Look! Women have so many work and family responsibilities they don’t have time to research and ponder every buying decision. They also aren’t trying to impress their friends by having the most toys. While a man may want 16 different size screwdrivers in his toolbox, you show a woman a tool with 16 interchangeable heads and she’ll buy it. Now she has one instrument which takes up less room but accomplishes the same thing, costs less in the end, and does the same job.
Whether buying for themselves of for the business they own or manage, women make final purchasing decisions based on the relationship with the seller, not on statistics and voluminous data. Given a choice on two nearly identical products, women will choose based on customer service and relationship with the vendor.
Men want to buy the product and leave, while women want to know how it works. Prescott True Value in Arizona has a loyal following of women running households on their own due to divorce or widowhood. By having enough staff to guide the customer and answer questions they have good to unequaled repeat business from women. Andy Andre, the owner of Prescott Arizona True Value store has learned that customer service is respect. “It’s taking the time to explain things to a customer and not talk down to them” he says.

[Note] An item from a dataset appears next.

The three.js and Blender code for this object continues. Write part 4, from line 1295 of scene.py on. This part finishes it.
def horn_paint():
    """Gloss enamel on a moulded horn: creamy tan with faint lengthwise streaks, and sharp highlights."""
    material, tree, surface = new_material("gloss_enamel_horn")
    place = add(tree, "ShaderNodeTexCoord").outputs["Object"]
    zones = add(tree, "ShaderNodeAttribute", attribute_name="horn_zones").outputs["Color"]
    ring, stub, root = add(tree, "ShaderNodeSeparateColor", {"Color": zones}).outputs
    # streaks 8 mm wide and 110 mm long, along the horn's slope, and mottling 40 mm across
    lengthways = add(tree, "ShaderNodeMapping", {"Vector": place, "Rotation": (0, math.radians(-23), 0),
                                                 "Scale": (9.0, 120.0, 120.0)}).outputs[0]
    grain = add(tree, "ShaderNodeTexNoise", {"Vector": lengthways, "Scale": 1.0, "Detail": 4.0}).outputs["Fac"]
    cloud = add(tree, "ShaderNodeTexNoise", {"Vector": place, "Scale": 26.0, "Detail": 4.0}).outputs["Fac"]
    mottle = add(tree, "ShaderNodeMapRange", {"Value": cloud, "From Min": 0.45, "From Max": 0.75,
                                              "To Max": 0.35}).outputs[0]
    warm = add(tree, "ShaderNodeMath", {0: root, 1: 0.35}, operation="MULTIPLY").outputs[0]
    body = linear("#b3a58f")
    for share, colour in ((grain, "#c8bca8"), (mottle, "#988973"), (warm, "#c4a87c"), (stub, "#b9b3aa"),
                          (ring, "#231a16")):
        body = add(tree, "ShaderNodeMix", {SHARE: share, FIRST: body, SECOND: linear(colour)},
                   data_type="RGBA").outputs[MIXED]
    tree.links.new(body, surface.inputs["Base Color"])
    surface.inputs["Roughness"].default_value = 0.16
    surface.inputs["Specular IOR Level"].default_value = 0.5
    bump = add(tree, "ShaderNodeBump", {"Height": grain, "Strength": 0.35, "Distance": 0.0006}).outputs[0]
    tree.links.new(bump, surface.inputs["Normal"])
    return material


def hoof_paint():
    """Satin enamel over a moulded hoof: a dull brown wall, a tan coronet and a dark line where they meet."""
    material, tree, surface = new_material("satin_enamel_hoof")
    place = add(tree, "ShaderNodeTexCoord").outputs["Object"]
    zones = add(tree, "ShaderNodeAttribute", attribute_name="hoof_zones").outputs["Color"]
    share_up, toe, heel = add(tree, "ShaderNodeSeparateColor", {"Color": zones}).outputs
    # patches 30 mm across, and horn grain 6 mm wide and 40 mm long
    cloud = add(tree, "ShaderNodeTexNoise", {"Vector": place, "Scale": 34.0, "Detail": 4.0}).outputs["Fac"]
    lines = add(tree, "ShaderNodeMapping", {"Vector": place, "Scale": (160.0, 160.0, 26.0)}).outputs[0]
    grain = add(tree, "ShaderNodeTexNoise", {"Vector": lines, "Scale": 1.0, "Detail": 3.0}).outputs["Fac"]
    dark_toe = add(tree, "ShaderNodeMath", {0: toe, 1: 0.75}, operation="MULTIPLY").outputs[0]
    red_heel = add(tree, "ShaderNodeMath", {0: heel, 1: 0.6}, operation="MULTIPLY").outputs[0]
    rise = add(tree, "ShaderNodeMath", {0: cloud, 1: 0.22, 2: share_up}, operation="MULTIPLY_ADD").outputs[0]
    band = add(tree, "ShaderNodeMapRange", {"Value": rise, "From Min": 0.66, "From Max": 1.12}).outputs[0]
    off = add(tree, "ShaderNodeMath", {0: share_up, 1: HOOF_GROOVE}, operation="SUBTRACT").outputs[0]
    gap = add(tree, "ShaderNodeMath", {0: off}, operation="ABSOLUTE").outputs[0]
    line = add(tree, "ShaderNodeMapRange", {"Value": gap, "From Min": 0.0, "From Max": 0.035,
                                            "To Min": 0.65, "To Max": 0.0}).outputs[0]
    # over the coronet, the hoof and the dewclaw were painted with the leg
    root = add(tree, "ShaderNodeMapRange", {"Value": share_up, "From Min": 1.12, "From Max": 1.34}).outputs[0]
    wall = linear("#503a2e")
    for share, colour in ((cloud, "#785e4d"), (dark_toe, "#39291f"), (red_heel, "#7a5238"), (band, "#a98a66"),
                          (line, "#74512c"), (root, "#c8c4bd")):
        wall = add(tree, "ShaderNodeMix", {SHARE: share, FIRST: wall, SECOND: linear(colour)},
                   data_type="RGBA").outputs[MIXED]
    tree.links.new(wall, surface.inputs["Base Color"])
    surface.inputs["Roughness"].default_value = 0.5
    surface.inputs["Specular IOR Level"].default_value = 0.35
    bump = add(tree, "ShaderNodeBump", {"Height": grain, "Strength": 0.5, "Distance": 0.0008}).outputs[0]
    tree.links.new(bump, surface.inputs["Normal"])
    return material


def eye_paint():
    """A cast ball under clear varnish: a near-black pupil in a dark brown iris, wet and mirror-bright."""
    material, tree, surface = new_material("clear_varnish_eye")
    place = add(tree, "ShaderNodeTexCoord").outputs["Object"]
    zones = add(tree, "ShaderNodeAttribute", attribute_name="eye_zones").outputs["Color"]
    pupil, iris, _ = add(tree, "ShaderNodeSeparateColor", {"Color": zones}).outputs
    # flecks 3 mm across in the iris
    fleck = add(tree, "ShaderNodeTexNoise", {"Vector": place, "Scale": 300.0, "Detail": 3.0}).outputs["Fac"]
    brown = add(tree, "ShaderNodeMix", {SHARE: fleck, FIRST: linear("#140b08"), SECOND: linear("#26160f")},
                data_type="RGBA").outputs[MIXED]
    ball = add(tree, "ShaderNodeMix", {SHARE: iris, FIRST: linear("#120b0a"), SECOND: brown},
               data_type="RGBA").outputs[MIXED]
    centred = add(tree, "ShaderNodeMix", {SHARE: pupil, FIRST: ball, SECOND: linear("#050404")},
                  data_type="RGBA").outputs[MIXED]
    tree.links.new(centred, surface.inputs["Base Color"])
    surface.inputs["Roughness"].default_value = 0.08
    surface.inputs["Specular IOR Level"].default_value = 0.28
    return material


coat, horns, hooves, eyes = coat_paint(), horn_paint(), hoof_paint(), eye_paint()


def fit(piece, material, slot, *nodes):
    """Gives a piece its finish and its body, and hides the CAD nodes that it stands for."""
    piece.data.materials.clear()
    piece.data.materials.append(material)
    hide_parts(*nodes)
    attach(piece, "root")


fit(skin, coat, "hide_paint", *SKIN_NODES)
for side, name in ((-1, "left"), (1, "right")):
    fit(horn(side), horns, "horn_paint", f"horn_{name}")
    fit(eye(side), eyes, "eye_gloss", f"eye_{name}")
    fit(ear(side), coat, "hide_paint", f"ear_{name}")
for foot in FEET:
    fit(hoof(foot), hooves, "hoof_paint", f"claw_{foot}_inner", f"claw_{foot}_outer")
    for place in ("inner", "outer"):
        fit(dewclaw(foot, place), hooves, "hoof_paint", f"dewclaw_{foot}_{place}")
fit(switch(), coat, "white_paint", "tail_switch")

Entrepreneurs assume that marketing to women is all about discounts and giveaways, but care and creativity is what really attracts women. If a man is ignored by a sales clerk he thinks, “What a jerk.” A woman will think, “I hate this company.” It’s the small things, good and bad, that make the impact on women customers. Learn this, and you’ve got a handle on your share of a growing niche.

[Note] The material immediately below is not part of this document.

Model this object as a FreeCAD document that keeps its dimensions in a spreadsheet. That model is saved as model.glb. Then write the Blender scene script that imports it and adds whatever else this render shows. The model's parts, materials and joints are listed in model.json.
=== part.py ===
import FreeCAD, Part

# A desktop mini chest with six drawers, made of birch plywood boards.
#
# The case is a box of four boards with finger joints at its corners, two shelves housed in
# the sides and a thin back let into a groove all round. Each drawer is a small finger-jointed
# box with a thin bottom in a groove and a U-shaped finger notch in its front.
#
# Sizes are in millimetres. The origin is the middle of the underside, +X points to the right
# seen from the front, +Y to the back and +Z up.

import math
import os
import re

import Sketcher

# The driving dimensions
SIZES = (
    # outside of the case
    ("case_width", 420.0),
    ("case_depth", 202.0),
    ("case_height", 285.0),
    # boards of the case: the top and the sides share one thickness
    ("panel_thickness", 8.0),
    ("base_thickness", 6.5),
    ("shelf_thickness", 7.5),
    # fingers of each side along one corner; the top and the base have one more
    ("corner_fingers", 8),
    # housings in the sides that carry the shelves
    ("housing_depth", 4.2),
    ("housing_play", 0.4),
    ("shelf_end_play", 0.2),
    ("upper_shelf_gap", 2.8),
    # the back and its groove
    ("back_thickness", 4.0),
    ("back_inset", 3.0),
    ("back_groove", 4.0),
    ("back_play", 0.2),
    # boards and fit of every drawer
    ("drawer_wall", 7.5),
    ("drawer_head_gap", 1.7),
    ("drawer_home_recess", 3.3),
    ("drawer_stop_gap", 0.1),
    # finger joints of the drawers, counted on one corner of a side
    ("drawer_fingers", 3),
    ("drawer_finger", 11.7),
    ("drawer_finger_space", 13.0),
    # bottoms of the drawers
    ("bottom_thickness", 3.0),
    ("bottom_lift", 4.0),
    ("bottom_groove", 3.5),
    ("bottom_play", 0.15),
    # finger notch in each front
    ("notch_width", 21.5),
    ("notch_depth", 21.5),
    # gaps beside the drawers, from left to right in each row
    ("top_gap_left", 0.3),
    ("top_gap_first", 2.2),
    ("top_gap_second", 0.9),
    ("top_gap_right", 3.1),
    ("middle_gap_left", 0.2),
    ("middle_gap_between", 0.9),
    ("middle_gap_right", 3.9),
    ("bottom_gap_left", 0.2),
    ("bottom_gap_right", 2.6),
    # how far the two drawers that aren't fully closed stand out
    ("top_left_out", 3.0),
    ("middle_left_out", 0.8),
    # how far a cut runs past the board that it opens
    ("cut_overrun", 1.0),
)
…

The best way to keep your top employees is to know them better than they know themselves. Use this knowledge to create the career of their dreams, and they’ll stick to your company like glue. The new “biz-speak” for this is called Job Sculpting.
The concept of Job Sculpting as defined by career experts, Timothy Butler and James Waldroop, in the Harvard Business Review, is that good people will stay only in jobs that “fit their deeply embedded life interests---that is their long-held emotionally driven passions.”

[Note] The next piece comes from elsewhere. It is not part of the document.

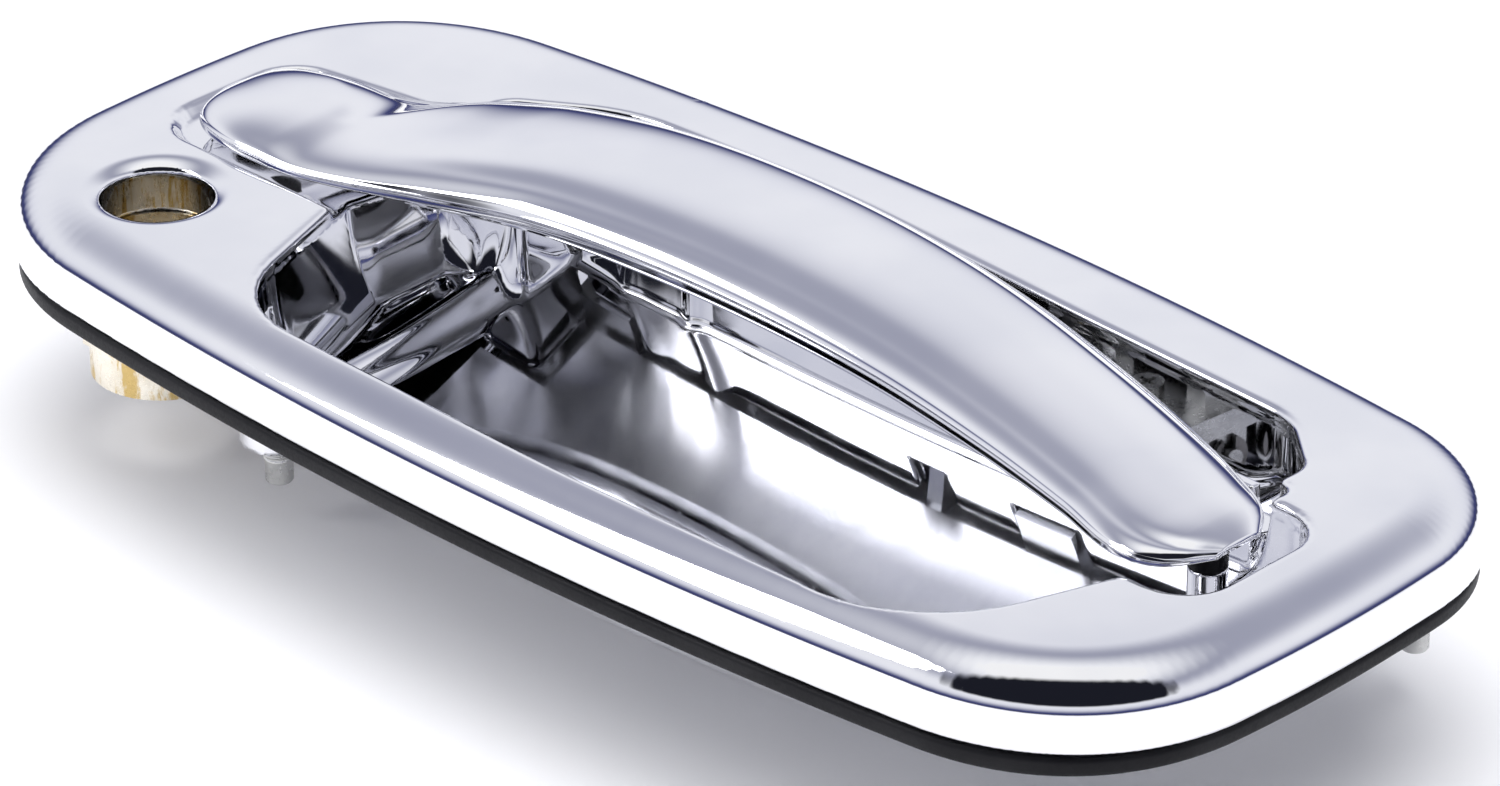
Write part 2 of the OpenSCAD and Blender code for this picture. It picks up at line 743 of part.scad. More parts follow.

To adopt this strategy, spend a lot of effort listening to your company stars. For each one of them, try to identify what life interests are dominant with them, and then offer them the assignments that satisfy this interest. It may mean simply adding another assignment to the existing responsibilities, or it may mean switching one set of tasks to another employee. It may even require moving your “star” employee to a different position altogether.
To learn what kind of interests you’re looking and listening for, use these 8 identifiable areas:
- Application of technology.
- Quantitative analysis ability.
- Theory development and conceptual thinking.
- Creative production.
- Counseling and mentoring.
- Managing people and relationships.
- Enterprise control.
- Influence through language and ideas.
If you have a top employee who has been working in the area of customer service, but lately seems dissatisfied, after talking with him/her you might learn they would rather be dealing with the vendors. Your star might be just the answer you’re looking for to find that latest innovative product that could be added to your stock (conceptual thinking), and employee B would rather interact with the customers. By a simple switch of responsibilities, you have two happy employees that feel they’re now contributing to your business and not just putting in time for a paycheck.
It’s always more cost effective for the business, and better for employee morale to keep your existing employees happy with their careers. It takes a toll on your business when you have to fill an empty employee spot with a newcomer who has to be trained in the way your company functions.
Time is money, and time used to train a brand new employee is the highest cost of doing business. However, the time spent by you to find out what will keep your top producers happy to be working for you – is the best investment you can make in your business.
Budgets and personal finances are not most people’s favorite topics, and certainly not one of mine. Even bank executives have problems in this area, but if you’re an entrepreneur so do you. You’re concentrating so much time on your business, your personal checkbook takes a back seat. Then one day you are met with the startling fact that you’re not saving enough for lean times and you panic.
Well, just apply your professional talents to the situation and become your own personal CFO. By using your CFO eyes on the situation, it somehow tempers the pain of dealing with your own money. To get started, here are 5 rules for treating your personal finances like a business:
- Be Your Own Board of Directors. To make good decisions, you must know what you’re trying to achieve. In business, Board of Directors write mission statements to keep the company on track with goals. At home, it’s up to you to define your mission and make sure you’re fulfilling it by writing down your goals. Not just your financial goals either, but your “life” goals.
- Know Your Operating Costs. Do you know what you spend every month on average? Businesses do because they base their budgets on historic spending patterns. Most people, however, don’t know what it costs to keep their lives running. You can make out detailed budgets, but find out at the end of the month that you haven’t stuck to it. So instead of doing a budget that dictates how much to spend, do a “cash flow statement” that records how much you actually spend each month broken into several categories.
- Know Your Net Worth. Companies measure progress toward goals through balance sheets which list their assets and liabilities. Your net worth is your balance sheet where you list everything that you own. That means your checking and savings accounts, investments, car, house, etc. minus everything you owe. Track your net worth quarterly to make sure you’re moving toward your personal goals. Without this step, you might not see the impact of your money decisions until it’s too late.
- Forecast Money Decisions Results. When a business makes important decisions, they use a process called “scenario planning”. They look at the possible outcomes of one choice compare to another. You can use the same process to make smart money decisions. For any choice, pick two options, and then look at what each answer would do to your cash flow and net worth. Remember, there are no “good” or “bad” choices – only choices that put you closer or farther from your goals.
- Track Progress by Annual Reports. Just as companies assess their progress in their annual reports, you need to review your list of priorities every year. Have you accomplished any goals? Have your spending patterns changed? Did you spend less than you earned? Did you save as much as you planned?
You need to treat your money like you treat your business. Give it the time it deserves, because in the end the time you spend is really an investment in yourself and your dreams.